Once again, we are confronted with the horror of the moral failure of our society. And we devolve toward the same endless morass of media coverage, and the same awful words. Hate. Guns. Death.
Once again guns. Once again the craven moral failure of congressional leadership, using this tragedy, once again, for political interests, proving themselves unable to lead us anywhere except further into darkness.
Black Lives Matter awakened us to the failure of our police to “protect and serve”. What might it take for the United States of America to confront the failure of our elected leadership to represent us? There are more guns than people in the U.S. now.
As a Rabbi, I do not seek to offer you a definitive answer as much as to help you find the ways in which Jewish tradition will lead you toward your own sense of your best moral response to evil. I do not say whether to respond; for Jews, moral response is an urgent requirement.
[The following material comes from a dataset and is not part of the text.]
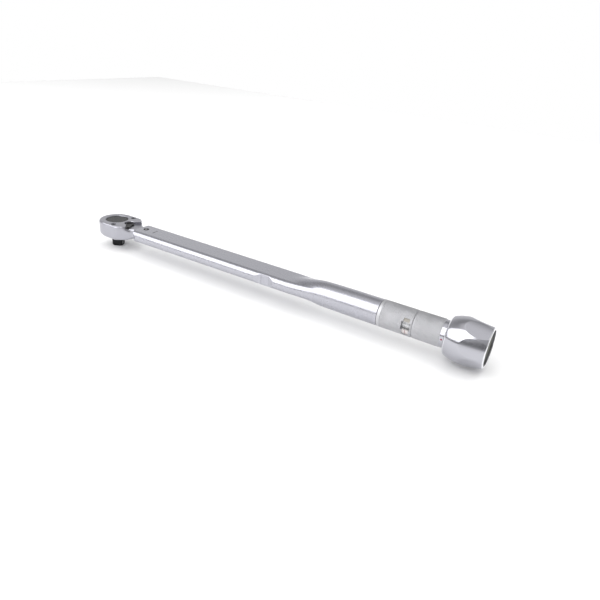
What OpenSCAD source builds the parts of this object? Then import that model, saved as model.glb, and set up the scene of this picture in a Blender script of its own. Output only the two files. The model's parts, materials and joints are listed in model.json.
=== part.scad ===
// Click type torque wrench, 1/2 inch square drive, adjustable.
// X runs from the ratchet head to the knob, Z is up, the drive square points down.
// The origin is on the drive square's axis at the height of the tube's axis.

/* [Head] */
// Radius of the round nose of the head
head_r = 22; // [21.6:0.1:22.6]
// Height of the head's flat top above the tube axis
head_top = 8.5; // [8.3:0.1:9]
// Depth of the head's underside below the tube axis
head_drop = 10.5; // [10.2:0.1:11]
// Radius of the round opening over the gear
opening_r = 13.8; // [13.7:0.1:14.2]
// Level of the sunk floor under the reversing lever
pocket_floor = 5.4; // [5.3:0.05:5.5]
// Distance from the drive axis to the lever and pawl axis
lever_x = 23; // [22.9:0.05:23.1]
// Distance from the drive axis to the pivot pin
pivot_x = 52; // [50:1:54]

/* [Ratchet drive] */
// Width of the drive square across its flats
square_w = 12.7; // [12.4:0.1:12.8]
// Length of the drive square below the head
square_l = 15.5; // [12:0.5:17]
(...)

What are you, an individual, to do? Jewish tradition offers you clear moral guidance. First: no Jew is only an individual. We have the support of community with us. And second, that community’s ancient moral code, which includes these simple words: do not murder.
* don’t let go of your anger at the swelling tide of evil our elected representatives allow by avoiding gun control legislation. They are guilty of aiding and abetting mass murder by their refusal to act. Use your anger; let it give you strength to bind up wounds as you can, offer your support to the grieving, and fight off the helplessness that you cannot allow to seduce you into believing that there is nothing you can do. Love, as much as you can.
* show up. Know that your presence and your voice must be used for a moral response or you are abdicating your responsibility. Those leaders who refuse to act must hear that we see them and we condemn them. Find a way to respond meaningfully: write a letter, send a donation, participate in a march or a vigil, and vote, every time, knowledgeably.